On Sunday night, my first trip to the Sundance Film Festival came to an end with the world premiere of Yoga Hosers, the second installment of writer/director Kevin Smith’s “True North Trilogy,” which sees his daughter Harley Quinn Smith and her real-life pal Lily-Rose Depp reprising their roles from Tusk as a pair of snarky, cell-phone obsessed convenience store clerks.
Some time has passed since the event of the previous film, but Colleen M. (Smith) and Colleen C. (Depp) are still stuck behind the counter of the Eh-to-Zed, rolling their eyes at customers and frequently closing the store for band practice – which takes place in the storage room with the help of a dorky 30-something drummer named Ichabod (Adam Brody).
While the girls are preoccupied with the idea of attending a “grade 12 party” hosted by the object of Colleen M’s affection (Austin Butler) and his goofy sidekick (Tyler Posey), strange things are happening in their tiny Canadian town. After a late night rendezvous goes south, the convenience store is overrun by murderous little humanoid creatures made of bratwurst and wearing Nazi uniforms, who explode into sauerkraut after meeting the business end of a hockey stick (or being stuffed into a microwave).
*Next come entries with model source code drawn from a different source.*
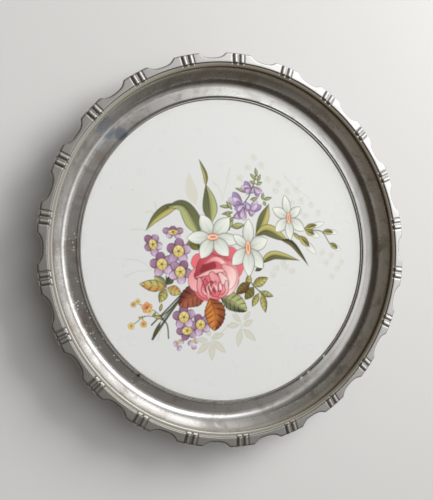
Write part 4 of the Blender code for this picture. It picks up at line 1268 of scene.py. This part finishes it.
LEG_STEEL = plated_steel("leg_steel", (0.56, 0.555, 0.54), 0.26)
ZINC = plated_steel("zinc_steel", (0.55, 0.56, 0.575), 0.36, 0.35)
PRESSED = plated_steel("pressed_steel", (0.50, 0.495, 0.485), 0.34)
SPRING = plated_steel("spring_steel", (0.36, 0.37, 0.39), 0.28)
RUBBER, HARDBOARD, CORK, BRASS = rubber(), hardboard(), cork(), brass()

# ---------------------------------------------------------------- board, bumpers and screws
board_low, board_high = (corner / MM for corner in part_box("backing_board"))
board_r = board_high.x
turned_piece(
    "hardboard_base",
    fillet(
        [(0, board_high.z), (board_r, board_high.z), (board_r, board_low.z), (0, board_low.z)],
        0.7,
        False,
    ),
    (0, 0, 0),
    "tray",
    "backing_board",
    HARDBOARD,
    192,
    False,
)
dress(frame["nodes"]["cushion_ring"], CORK)


def screw_arrays(head_low, head_high, head_r, shank, tip):
    """Pan-head screw pointing up, with a cross recess in its head."""
    steps = 72
    radii = np.concatenate([np.linspace(0.0, head_r * 0.62, 14), head_r * np.array([0.72, 0.82, 0.90, 0.96, 0.99, 1.0])])
    angles = np.linspace(0, 2 * math.pi, steps, endpoint=False)
    tall = head_high - head_low
    rows = []
    for r in radii:
        z = head_low + tall * 0.55 * (1 - math.sqrt(max(0.0, 1 - (0.985 * r / head_r) ** 2)))
        x, y = r * np.cos(angles), r * np.sin(angles)
        arm = np.minimum(np.abs(x), np.abs(y))
        slot = (1 - smoothstep(head_r * 0.10, head_r * 0.17, arm)) * (1 - smoothstep(head_r * 0.42, head_r * 0.56, np.hypot(x, y)))
        rows.append(np.stack([x, y, z + slot * tall * 0.34], axis=-1))
    for r, z in (
        (head_r, head_high - 0.1),
        (head_r - 0.12, head_high),
        (shank + 0.15, head_high),
        (shank, head_high + 0.15),
        (shank, tip - 1.8),
        (0.25, tip),
    ):
        rows.append(np.stack([r * np.cos(angles), r * np.sin(angles), np.full(steps, z)], axis=-1))
    verts = np.concatenate(rows)
    count = len(rows)
    faces = [tuple(map(int, f)) for f in grid_faces(count, steps, False, True)]
    # the innermost ring has no size: it becomes a fan round one point
    faces = [f for f in faces if min(f) >= steps]
    verts = np.concatenate([verts, [verts[0]], [[0, 0, tip]]])
    centre, end = count * steps, count * steps + 1
    faces += [(centre, steps + j, steps + (j + 1) % steps) for j in range(steps)]
    last = (count - 1) * steps
    faces += [(end, last + (j + 1) % steps, last + j) for j in range(steps)]
    used = np.arange(len(verts)) >= steps
    remap = np.cumsum(used) - 1
    verts = verts[used]
    faces = [tuple(int(remap[i]) for i in f) for f in faces]
    volume = sum(float(np.dot(verts[f[0]], np.cross(verts[f[1]], verts[f[2]]))) for f in faces)
    volume += sum(float(np.dot(verts[f[0]], np.cross(verts[f[2]], verts[f[3]]))) for f in faces if len(f) == 4)
    if volume < 0:
        faces = [f[::-1] for f in faces]
    return verts, faces


def screw_piece(name, node, x, y, head_low, head_high, head_r, quarter):
    verts, faces = screw_arrays(head_low, head_high, head_r, 1.35, board_high.z - 0.9)
    a = math.radians(quarter)
    turned = np.stack(
        [verts[:, 0] * math.cos(a) - verts[:, 1] * math.sin(a), verts[:, 0] * math.sin(a) + verts[:, 1] * math.cos(a), verts[:, 2]],
        axis=-1,
    )
    piece = mesh_object(name, turned + np.array([x, y, 0.0]), faces, "tray", 35)
    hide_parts(node)
    dress(piece, ZINC)


for number, (place, x, y) in enumerate(
    (("right", 162.0, 0.0), ("back", 0.0, 145.0), ("left", -162.0, 0.0), ("front", 0.0, -145.0))
):
    section = fillet(
        [(1.85, 11.95), (6.95, 11.95), (6.95, 9.4), (6.55, 8.9), (6.95, 8.4), (6.95, 3.0), (6.4, 0.8), (5.6, 0.05), (3.75, 0.05), (3.75, 7.0), (1.85, 7.0)],
        0.45,
    )
    turned_piece(f"foot_bumper_{place}", section, (x, y, 0), "tray", f"bumper_{place}", RUBBER, 56)
    screw_piece(f"foot_screw_{place}", f"bumper_screw_{place}", x, y, 5.0, 6.7, 2.95, 20 + 31 * number)

for number in range(1, 7):
    for kind, finish in (("rim_stud", ZINC), ("rim_nut", BRASS)):
        node = frame["nodes"][f"{kind}_{number}"]
        dress(node, finish)


# ---------------------------------------------------------------- legs
def leg_path(side):
    half = {"left": 90.0, "right": 112.0}[side]
    bend = {"left": 32.0, "right": 48.0}[side]
    run = 260.0
    line = [(x, half) for x in (2.0, 4.0, 6.0, 7.0, 8.0, 9.0, 10.0, 11.0, 12.0, 13.0, 14.0, 16.0, 24.0, 60.0, 110.0, 150.0, 190.0)]
    line += [(run - bend - 6.0, half)]
    for k in range(17):
        a = math.radians(90 - k * 90 / 16)
        line.append((run - bend + bend * math.cos(a), half - bend + bend * math.sin(a)))
    line += [(run, half - bend - 6.0), (run, (half - bend) * 0.5), (run, 0.0)]
    return np.array(line + [(x, -y) for x, y in line[:-1][::-1]])


for side, to in (("left", 1.0), ("right", -1.0)):
    half = {"left": 90.0, "right": 112.0}[side]
    axis_x = -to * 112.0
    path = leg_path(side)
    # distance along the straight from the eye, the same from both ends
    from_eye = np.where(np.abs(path[:, 1]) > half - 0.01, path[:, 0], 100.0)
    grow = smoothstep(7.0, 15.0, from_eye)
    bar = swept_arrays(
        np.stack([path[:, 0] * to, path[:, 1]], axis=-1),
        1.46 + (3.98 - 1.46) * grow,
        3.3 + (3.98 - 3.3) * grow,
        5.0 - 3.0 * grow,
    )
    for end in (1.0, -1.0):
        bar = combine(bar, rod_y(3.95, -1.46, 1.46, (0.0, end * half, 0.0)), "UNION")
    for end in (1.0, -1.0):
        bar = combine(bar, rod_y(1.9, -4.0, 4.0, (0.0, end * half, 0.0)), "DIFFERENCE")
    verts, faces = bar
    leg = mesh_object(f"{side}_leg_rod", verts + np.array([axis_x, 0.0, 6.0]), faces, f"{side}_leg", 40)
    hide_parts(f"{side}_leg_bar")
    dress(leg, LEG_STEEL)
    for end, where in ((1.0, "back"), (-1.0, "front")):
        section = [(4.3, 14.95), (4.75, 14.95)]
        z = 14.2
        while z > -14.3:
            section += [(5.17, z), (5.17, z - 1.9), (4.98, z - 2.15), (4.98, z - 2.65)]
            z -= 2.9
        section += [(4.75, -14.95), (4.3, -14.95)]
        turned_piece(
            f"{side}_foot_grip_{where}",
            fillet(section, 0.22),
            (axis_x + to * 260.0, end * 40.0, 6.0),
            f"{side}_leg",
            f"{side}_foot_sleeve_{where}",
            RUBBER,
            40,
            True,
            True,
        )
        pin = [(0, 4.45), (1.9, 4.4), (2.7, 4.0), (2.88, 3.55), (1.6, 3.5), (1.6, -3.5), (2.88, -3.55), (2.7, -4.0), (1.9, -4.4), (0, -4.45)]
        turned_piece(
            f"{side}_hinge_rivet_{where}",
            pin,
            (axis_x, end * half, 6.0),
            "tray",
            f"{side}_pivot_pin_{where}",
            BRASS,
            40,
            False,
            True,
        )
        dress(frame["nodes"][f"{side}_hinge_bracket_{where}"], PRESSED)
        for number, shift in ((1, -5.6), (2, 5.6)):
            screw_piece(
                f"{side}_bracket_fixing_{where}_{number}",
                f"{side}_bracket_screw_{where}_{number}",
                axis_x + shift,
                end * half - end * 9.6,
                8.6,
                10.3,
                2.58,
                15 * number + (40 if where == "back" else 0),
            )
    dress(frame["nodes"][f"{side}_leg_clip"], SPRING)
    screw_piece(f"{side}_clip_fixing", f"{side}_clip_screw", axis_x + to * 245.5, 0.0, 9.0, 10.7, 2.58, 28)


# ---------------------------------------------------------------- floor and light
def stage():
    mesh = bpy.data.meshes.new("floor")
    turns = [2 * math.pi * k / 128 for k in range(128)]
    mesh.from_pydata([(14.0 * math.cos(a), 14.0 * math.sin(a), 0.0) for a in turns], [], [tuple(range(128))])
    floor = bpy.data.objects.new("floor", mesh)
    scene.collection.objects.link(floor)
    n = Nodes("floor")
    tone = n.noise(3.0, 2.0)
    colour = n.mix(tone, (0.66, 0.655, 0.645), (0.70, 0.695, 0.685))
    dress(floor, n.set(colour=colour, roughness=0.85, specular=0.2))
    # an unfolded leg reaches below the tray, so the floor lies under the lowest foot bar
    for side, to in (("left", 1.0), ("right", -1.0)):
        leg = bpy.data.objects[f"{side}_leg_rod"]
        mark = bpy.data.objects.new(f"{side}_foot_level", None)
        scene.collection.objects.link(mark)
        mark.empty_display_size = 0.01
        mark.parent = leg.parent
        mark.matrix_parent_inverse = leg.parent.matrix_world.inverted()
        mark.location = (to * 0.148, 0.0, 0.006)
        under = floor.constraints.new("FLOOR")
        under.target = mark
        under.floor_location = "FLOOR_NEGATIVE_Z"
        under.offset = -0.0053

    def softbox(name, place, target, size, power, colour=(1.0, 1.0, 1.0), height=None):
        data = bpy.data.lights.new(name, "AREA")
        data.energy = power
        data.color = colour
        data.size = size
        if height is not None:
            data.shape = "RECTANGLE"
            data.size_y = height
        light = bpy.data.objects.new(name, data)
        scene.collection.objects.link(light)
        light.location = place
        light.rotation_mode = "QUATERNION"
        light.rotation_quaternion = (Vector(target) - Vector(place)).to_track_quat("-Z", "Y")
        return light

    key = softbox("key", (1.0, 0.72, 0.95), (0.0, 0.0, 0.02), 0.8, 17.5, (1.0, 0.985, 0.96))
    top = softbox("top", (0.05, 0.25, 1.7), (0.0, 0.0, 0.0), 1.2, 5.5, (0.95, 0.975, 1.0))
    # the metal is lit by the studio's own gradient, without hard reflections of the lamps
    key.visible_glossy = False
    top.visible_glossy = False

    world = bpy.data.worlds.new("studio")
    scene.world = world
    world.use_nodes = True
    tree = world.node_tree
    background = tree.nodes["Background"]
    coords = tree.nodes.new("ShaderNodeTexCoord")
    dot = tree.nodes.new("ShaderNodeVectorMath")
    dot.operation = "DOT_PRODUCT"
    dot.inputs[1].default_value = (0.683, 0.382, 0.623)
    tree.links.new(coords.outputs["Generated"], dot.inputs[0])
    ramp = tree.nodes.new("ShaderNodeValToRGB")
    tree.links.new(dot.outputs["Value"], ramp.inputs["Fac"])
    stops = (
        (0.0, (0.085, 0.07, 0.055)),
        (0.40, (0.15, 0.14, 0.13)),
        (0.62, (0.31, 0.30, 0.29)),
        (0.80, (0.50, 0.50, 0.50)),
        (0.91, (1.05, 1.05, 1.05)),
        (1.0, (2.6, 2.6, 2.62)),
    )
    for place, tone in stops[1:-1]:
        ramp.color_ramp.elements.new(place)
    for element, (place, tone) in zip(ramp.color_ramp.elements, stops):
        element.position = place
        element.color = tone + (1.0,)
    tree.links.new(ramp.outputs["Color"], background.inputs["Color"])
    background.inputs["Strength"].default_value = 1.0
    plain = tree.nodes.new("ShaderNodeBackground")
    plain.inputs["Color"].default_value = (0.72, 0.72, 0.71, 1)
    path = tree.nodes.new("ShaderNodeLightPath")
    mix = tree.nodes.new("ShaderNodeMixShader")
    tree.links.new(path.outputs["Is Camera Ray"], mix.inputs[0])
    tree.links.new(background.outputs[0], mix.inputs[1])
    tree.links.new(plain.outputs[0], mix.inputs[2])
    tree.links.new(mix.outputs[0], tree.nodes["World Output"].inputs["Surface"])


stage()
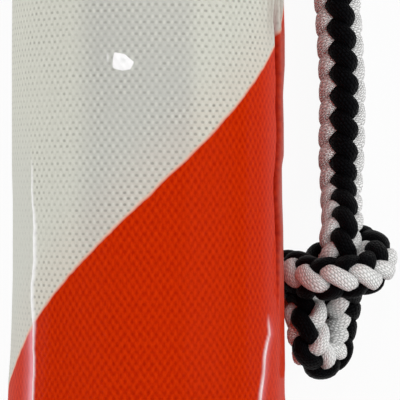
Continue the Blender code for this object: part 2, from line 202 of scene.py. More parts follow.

If you’re thinking Yoga Hosers can’t possibly get any more absurd than this, you’re wrong. For starters, the film also boasts the return of Tusk‘s bumbling detective Guy LaPointe (Johnny Depp), who somehow manages to be even more irksome and less funny than his previous appearance, and whose signature mole not only wanders all over his face from scene to scene, but also begins to multiply (during the post-film Q&A, Smith revealed that this device was Depp’s idea, and I can’t help but wonder if neither of them remembered that this same gag was used in Robin Hood: Men in Tights, to far greater effect).
There’s also a pair of Satanists, the founder of the Canadian Nazi Party (Haley Joel Osment), and a former sculptor (Ralph Garman) who communicates mostly via celebrity impersonations, and whose recent emergence from a cryogenic sleep has led him to create a hulking creature for the sole purpose of destroying the critics that turned on him when his art got a little too strange – sounds familiar, doesn’t it?
After a scene-stealing appearance in Tusk, Harley Quinn Smith and Lily-Rose Depp take center stage for their own adventure, imbuing the film with frenetic, gleeful energy. Both girls are charismatic and talented, capturing the sarcasm and sensibilities of modern youth and its dependency on cell phones and social media. If Yoga Hosers does one thing right, it’s providing the aspiring actresses with a platform to showcase their talents.
With its pair of teenage stars and complete lack of Smith’s trademark R-rated dialogue, Yoga Hosers feels about as far removed from the director’s early work as possible, and fans of Mallrats and Dogma will likely be in for a big surprise here. But as Smith himself noted during the lengthy introduction, “I used to want to make movies for audiences. But if you’ve seen Tusk, and after you’ve seen Yoga Hosers, you’ll see that I really don’t give a shit about the audience anymore.”
This comment wasn’t meant to be inflammatory, although many outlets took it a such. Smith elaborated by explaining that he’s reached a stage in his career where he’s no longer interested in making movies for other people – he wants to make movies for himself. In this case, Smith got to work with his entire family, as well as his daughter’s best friend and her parents, and as crazy as this film is, there’s no denying that it must have been an incredibly enjoyable experience to put together.
So while there are plenty of things about Yoga Hosers that don’t work – such as the goofy, barely coherent plot and over-reliance on clichéd Canadian jokes – it doesn’t really matter, because we’re not the target audience. No longer concerned with critical response or commercial success, Smith is taking more risks than he ever has before, and seems to be having a hell of a lot of fun doing so. If only the rest of us could enjoy that sort of freedom.
Not Half Bad
With its teenage stars and lack of R-rated dialogue, Yoga Hosers feels about as far removed from Smith's early work as possible. There are plenty of things that don't work here, but you've got to applaud the director for continuing to take risks and try something new.